#### Extracted data

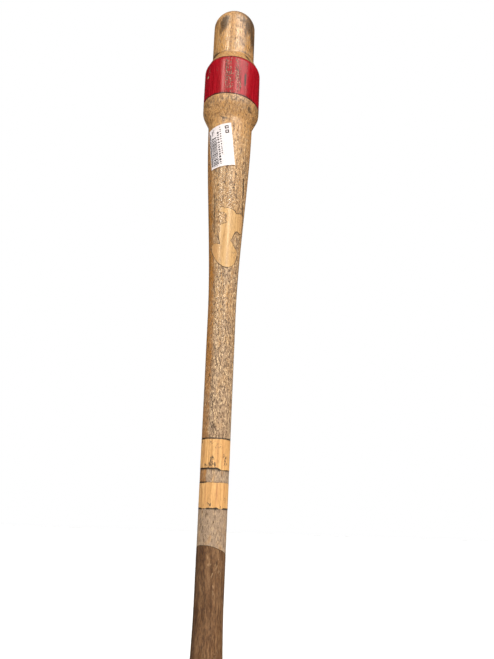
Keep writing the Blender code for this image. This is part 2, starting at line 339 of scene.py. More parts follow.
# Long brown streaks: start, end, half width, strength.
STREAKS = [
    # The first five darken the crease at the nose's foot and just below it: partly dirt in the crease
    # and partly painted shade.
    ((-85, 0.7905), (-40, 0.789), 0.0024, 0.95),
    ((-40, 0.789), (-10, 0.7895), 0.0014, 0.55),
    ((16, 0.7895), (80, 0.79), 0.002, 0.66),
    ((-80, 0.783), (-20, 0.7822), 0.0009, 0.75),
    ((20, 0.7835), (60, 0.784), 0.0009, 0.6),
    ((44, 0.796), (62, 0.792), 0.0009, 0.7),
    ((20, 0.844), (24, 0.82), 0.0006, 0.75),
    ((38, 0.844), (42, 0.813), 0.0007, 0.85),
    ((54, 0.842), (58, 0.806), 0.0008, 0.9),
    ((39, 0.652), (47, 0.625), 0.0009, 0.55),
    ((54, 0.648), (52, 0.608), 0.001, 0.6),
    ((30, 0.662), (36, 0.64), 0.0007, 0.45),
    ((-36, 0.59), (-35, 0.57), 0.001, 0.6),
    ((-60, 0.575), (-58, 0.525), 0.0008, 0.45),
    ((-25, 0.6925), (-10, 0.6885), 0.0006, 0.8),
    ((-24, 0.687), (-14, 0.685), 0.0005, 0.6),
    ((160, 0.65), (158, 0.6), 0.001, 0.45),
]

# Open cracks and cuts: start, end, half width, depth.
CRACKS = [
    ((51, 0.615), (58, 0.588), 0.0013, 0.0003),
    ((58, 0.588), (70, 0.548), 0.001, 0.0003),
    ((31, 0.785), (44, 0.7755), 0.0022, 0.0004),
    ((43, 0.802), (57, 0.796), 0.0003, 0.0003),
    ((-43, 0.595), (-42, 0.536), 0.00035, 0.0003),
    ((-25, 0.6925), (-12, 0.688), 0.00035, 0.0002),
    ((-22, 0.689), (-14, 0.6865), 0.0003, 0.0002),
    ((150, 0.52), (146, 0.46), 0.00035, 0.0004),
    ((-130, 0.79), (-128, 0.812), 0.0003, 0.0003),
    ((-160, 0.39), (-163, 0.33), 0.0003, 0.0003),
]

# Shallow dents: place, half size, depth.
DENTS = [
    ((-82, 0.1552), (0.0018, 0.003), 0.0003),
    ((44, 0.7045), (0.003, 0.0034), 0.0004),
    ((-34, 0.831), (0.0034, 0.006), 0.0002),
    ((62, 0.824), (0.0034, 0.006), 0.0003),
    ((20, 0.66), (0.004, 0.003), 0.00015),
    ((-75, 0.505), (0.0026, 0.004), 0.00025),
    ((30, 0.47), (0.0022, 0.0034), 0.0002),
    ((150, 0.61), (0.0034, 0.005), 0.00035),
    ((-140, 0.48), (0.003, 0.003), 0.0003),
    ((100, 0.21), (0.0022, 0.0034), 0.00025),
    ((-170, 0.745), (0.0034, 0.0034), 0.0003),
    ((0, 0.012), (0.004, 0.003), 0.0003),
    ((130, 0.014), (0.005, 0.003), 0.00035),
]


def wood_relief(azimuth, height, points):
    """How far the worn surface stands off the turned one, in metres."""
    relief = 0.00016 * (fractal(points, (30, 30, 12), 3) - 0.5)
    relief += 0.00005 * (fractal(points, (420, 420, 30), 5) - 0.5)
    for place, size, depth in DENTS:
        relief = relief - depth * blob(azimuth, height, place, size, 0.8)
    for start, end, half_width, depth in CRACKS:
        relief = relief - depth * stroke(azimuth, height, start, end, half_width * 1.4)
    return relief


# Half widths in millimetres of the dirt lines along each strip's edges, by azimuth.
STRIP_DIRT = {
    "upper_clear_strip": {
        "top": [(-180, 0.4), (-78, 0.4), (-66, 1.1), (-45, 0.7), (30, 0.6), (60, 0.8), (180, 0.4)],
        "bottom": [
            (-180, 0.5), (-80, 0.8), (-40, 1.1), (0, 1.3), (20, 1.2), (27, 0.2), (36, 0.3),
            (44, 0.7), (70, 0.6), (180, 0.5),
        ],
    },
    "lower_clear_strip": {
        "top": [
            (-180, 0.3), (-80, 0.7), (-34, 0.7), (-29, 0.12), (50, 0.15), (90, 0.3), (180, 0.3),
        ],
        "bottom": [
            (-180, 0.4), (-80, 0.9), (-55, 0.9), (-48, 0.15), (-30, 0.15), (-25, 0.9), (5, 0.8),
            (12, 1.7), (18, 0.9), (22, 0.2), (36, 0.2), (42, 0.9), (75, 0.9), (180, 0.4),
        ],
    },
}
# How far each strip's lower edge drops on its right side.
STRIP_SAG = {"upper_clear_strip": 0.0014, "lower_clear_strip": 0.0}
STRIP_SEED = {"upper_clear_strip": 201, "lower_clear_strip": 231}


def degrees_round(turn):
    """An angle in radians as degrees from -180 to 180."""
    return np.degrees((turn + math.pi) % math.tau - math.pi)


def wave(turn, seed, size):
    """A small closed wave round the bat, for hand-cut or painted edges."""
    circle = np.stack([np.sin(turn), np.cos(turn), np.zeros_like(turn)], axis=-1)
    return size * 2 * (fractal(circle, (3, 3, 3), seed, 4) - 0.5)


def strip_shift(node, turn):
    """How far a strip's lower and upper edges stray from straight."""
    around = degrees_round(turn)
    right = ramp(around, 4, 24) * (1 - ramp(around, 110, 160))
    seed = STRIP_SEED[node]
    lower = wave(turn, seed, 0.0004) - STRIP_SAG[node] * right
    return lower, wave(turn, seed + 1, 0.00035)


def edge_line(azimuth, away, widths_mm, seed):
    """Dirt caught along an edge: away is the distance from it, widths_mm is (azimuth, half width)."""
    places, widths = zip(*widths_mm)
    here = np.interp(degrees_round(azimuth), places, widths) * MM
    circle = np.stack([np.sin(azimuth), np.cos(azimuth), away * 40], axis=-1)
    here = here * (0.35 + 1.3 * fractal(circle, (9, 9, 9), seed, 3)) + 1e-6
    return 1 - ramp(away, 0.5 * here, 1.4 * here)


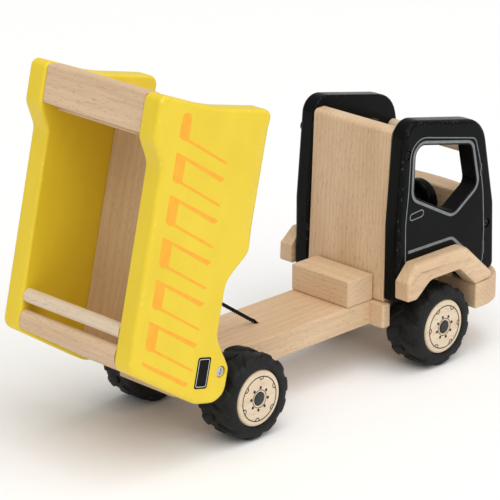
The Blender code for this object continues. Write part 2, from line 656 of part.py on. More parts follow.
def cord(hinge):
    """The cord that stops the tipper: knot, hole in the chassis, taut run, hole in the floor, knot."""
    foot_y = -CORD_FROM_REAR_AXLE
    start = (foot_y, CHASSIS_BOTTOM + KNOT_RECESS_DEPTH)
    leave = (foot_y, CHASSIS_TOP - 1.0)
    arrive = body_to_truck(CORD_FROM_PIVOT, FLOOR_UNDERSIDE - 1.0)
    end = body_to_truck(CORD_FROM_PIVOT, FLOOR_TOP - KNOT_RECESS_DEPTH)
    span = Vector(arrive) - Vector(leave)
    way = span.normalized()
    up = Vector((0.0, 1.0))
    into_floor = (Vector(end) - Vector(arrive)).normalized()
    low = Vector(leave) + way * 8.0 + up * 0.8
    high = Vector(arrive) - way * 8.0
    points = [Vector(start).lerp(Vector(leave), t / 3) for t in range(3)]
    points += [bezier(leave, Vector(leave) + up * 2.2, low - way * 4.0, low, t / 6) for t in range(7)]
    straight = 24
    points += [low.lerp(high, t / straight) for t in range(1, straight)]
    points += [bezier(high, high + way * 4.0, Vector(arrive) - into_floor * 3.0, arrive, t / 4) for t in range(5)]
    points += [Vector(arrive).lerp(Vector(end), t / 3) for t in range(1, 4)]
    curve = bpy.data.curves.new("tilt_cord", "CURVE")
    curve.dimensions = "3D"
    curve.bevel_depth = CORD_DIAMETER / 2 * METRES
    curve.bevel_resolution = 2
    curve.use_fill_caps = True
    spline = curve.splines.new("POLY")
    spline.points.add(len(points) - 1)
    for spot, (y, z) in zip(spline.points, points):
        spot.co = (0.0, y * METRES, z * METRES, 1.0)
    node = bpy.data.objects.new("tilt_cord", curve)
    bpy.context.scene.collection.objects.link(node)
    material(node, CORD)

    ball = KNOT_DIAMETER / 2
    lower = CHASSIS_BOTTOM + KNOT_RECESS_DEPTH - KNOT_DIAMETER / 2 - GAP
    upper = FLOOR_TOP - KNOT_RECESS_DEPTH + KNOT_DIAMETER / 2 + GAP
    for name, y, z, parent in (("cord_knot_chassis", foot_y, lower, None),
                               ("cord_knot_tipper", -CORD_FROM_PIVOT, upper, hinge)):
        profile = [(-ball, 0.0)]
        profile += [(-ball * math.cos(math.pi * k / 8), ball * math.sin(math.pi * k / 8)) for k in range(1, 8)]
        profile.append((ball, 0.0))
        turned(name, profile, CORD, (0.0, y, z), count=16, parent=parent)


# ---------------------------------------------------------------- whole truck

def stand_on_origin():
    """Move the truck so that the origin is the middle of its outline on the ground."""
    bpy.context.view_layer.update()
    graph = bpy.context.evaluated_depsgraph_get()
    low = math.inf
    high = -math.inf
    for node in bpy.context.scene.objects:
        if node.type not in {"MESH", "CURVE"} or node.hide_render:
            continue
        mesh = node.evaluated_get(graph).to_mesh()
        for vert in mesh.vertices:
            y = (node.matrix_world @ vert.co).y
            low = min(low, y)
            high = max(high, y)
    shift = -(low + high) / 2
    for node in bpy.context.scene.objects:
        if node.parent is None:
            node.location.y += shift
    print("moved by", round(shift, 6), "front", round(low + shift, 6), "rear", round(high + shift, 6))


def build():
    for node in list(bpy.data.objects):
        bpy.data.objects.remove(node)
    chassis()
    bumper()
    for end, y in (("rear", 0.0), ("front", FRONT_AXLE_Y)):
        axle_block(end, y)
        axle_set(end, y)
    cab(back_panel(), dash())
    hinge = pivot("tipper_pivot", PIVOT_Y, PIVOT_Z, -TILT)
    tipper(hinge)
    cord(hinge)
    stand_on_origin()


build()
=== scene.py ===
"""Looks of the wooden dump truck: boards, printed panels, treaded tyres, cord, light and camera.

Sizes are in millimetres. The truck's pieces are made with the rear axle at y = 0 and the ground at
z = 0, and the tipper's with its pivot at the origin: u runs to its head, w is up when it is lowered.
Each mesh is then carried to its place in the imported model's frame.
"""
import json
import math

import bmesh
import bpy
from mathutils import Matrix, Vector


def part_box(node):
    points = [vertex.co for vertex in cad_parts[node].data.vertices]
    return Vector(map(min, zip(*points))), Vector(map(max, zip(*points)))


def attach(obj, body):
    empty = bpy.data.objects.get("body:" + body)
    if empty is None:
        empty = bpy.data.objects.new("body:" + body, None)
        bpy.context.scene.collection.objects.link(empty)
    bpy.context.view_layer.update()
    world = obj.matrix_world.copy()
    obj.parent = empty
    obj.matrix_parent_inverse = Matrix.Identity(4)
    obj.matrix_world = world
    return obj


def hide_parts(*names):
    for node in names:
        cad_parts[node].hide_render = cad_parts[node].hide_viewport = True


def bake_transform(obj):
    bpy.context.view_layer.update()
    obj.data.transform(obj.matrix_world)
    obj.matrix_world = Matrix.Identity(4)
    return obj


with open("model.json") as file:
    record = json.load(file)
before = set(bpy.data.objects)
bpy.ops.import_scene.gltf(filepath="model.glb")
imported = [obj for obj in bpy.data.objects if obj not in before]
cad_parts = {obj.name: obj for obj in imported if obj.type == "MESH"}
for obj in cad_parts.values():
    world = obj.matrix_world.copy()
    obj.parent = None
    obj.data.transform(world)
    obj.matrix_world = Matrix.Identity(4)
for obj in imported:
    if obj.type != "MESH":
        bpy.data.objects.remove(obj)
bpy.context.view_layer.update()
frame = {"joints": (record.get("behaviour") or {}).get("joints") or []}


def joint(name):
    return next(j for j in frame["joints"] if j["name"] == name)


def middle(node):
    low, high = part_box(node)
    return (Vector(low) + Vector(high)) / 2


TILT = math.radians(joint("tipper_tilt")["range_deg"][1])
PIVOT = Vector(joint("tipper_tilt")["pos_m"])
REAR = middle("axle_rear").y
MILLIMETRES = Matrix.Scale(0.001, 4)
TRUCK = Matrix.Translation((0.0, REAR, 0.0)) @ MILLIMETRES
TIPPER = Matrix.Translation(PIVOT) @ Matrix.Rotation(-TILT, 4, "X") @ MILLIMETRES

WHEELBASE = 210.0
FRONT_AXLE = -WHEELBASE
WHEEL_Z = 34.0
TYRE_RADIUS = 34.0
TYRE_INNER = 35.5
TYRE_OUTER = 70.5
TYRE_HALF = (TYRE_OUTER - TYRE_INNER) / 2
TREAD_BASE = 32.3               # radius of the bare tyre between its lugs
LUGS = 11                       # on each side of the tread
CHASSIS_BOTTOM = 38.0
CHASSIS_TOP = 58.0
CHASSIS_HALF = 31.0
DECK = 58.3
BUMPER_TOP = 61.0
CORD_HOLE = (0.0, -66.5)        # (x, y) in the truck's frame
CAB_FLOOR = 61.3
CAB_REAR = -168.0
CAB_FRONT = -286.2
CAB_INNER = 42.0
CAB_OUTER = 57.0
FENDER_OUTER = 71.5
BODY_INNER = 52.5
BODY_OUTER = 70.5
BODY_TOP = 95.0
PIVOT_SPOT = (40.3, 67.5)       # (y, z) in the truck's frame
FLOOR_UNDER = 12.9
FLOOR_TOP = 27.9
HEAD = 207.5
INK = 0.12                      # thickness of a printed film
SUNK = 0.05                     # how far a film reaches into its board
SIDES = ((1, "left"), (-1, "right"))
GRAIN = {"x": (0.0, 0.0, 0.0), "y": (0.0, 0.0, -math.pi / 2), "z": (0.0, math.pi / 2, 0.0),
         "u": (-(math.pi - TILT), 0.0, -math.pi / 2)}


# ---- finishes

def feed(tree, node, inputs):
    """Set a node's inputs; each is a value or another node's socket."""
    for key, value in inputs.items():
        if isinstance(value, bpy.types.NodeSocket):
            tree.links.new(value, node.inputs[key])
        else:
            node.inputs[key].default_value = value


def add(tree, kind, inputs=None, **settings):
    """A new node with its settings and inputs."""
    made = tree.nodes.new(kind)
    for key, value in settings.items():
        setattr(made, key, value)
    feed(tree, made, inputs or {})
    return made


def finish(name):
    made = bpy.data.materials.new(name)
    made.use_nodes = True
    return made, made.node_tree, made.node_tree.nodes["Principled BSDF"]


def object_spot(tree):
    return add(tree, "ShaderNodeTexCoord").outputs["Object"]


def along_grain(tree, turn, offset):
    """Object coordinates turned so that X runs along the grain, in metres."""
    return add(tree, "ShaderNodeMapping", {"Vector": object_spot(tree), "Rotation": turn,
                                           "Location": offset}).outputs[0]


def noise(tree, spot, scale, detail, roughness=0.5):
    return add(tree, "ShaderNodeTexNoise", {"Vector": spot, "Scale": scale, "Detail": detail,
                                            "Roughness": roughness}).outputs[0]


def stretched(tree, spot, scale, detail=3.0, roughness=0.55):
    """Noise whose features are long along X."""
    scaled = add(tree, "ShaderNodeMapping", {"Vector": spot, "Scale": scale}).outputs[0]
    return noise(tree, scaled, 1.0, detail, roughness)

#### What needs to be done
Reproduce the lines exactly, from the line that contains "The Blender code for this object" through the line that contains "material(node, CORD)", and nothing more.

#### The solution
The Blender code for this object continues. Write part 2, from line 656 of part.py on. More parts follow.
def cord(hinge):
    """The cord that stops the tipper: knot, hole in the chassis, taut run, hole in the floor, knot."""
    foot_y = -CORD_FROM_REAR_AXLE
    start = (foot_y, CHASSIS_BOTTOM + KNOT_RECESS_DEPTH)
    leave = (foot_y, CHASSIS_TOP - 1.0)
    arrive = body_to_truck(CORD_FROM_PIVOT, FLOOR_UNDERSIDE - 1.0)
    end = body_to_truck(CORD_FROM_PIVOT, FLOOR_TOP - KNOT_RECESS_DEPTH)
    span = Vector(arrive) - Vector(leave)
    way = span.normalized()
    up = Vector((0.0, 1.0))
    into_floor = (Vector(end) - Vector(arrive)).normalized()
    low = Vector(leave) + way * 8.0 + up * 0.8
    high = Vector(arrive) - way * 8.0
    points = [Vector(start).lerp(Vector(leave), t / 3) for t in range(3)]
    points += [bezier(leave, Vector(leave) + up * 2.2, low - way * 4.0, low, t / 6) for t in range(7)]
    straight = 24
    points += [low.lerp(high, t / straight) for t in range(1, straight)]
    points += [bezier(high, high + way * 4.0, Vector(arrive) - into_floor * 3.0, arrive, t / 4) for t in range(5)]
    points += [Vector(arrive).lerp(Vector(end), t / 3) for t in range(1, 4)]
    curve = bpy.data.curves.new("tilt_cord", "CURVE")
    curve.dimensions = "3D"
    curve.bevel_depth = CORD_DIAMETER / 2 * METRES
    curve.bevel_resolution = 2
    curve.use_fill_caps = True
    spline = curve.splines.new("POLY")
    spline.points.add(len(points) - 1)
    for spot, (y, z) in zip(spline.points, points):
        spot.co = (0.0, y * METRES, z * METRES, 1.0)
    node = bpy.data.objects.new("tilt_cord", curve)
    bpy.context.scene.collection.objects.link(node)
    material(node, CORD)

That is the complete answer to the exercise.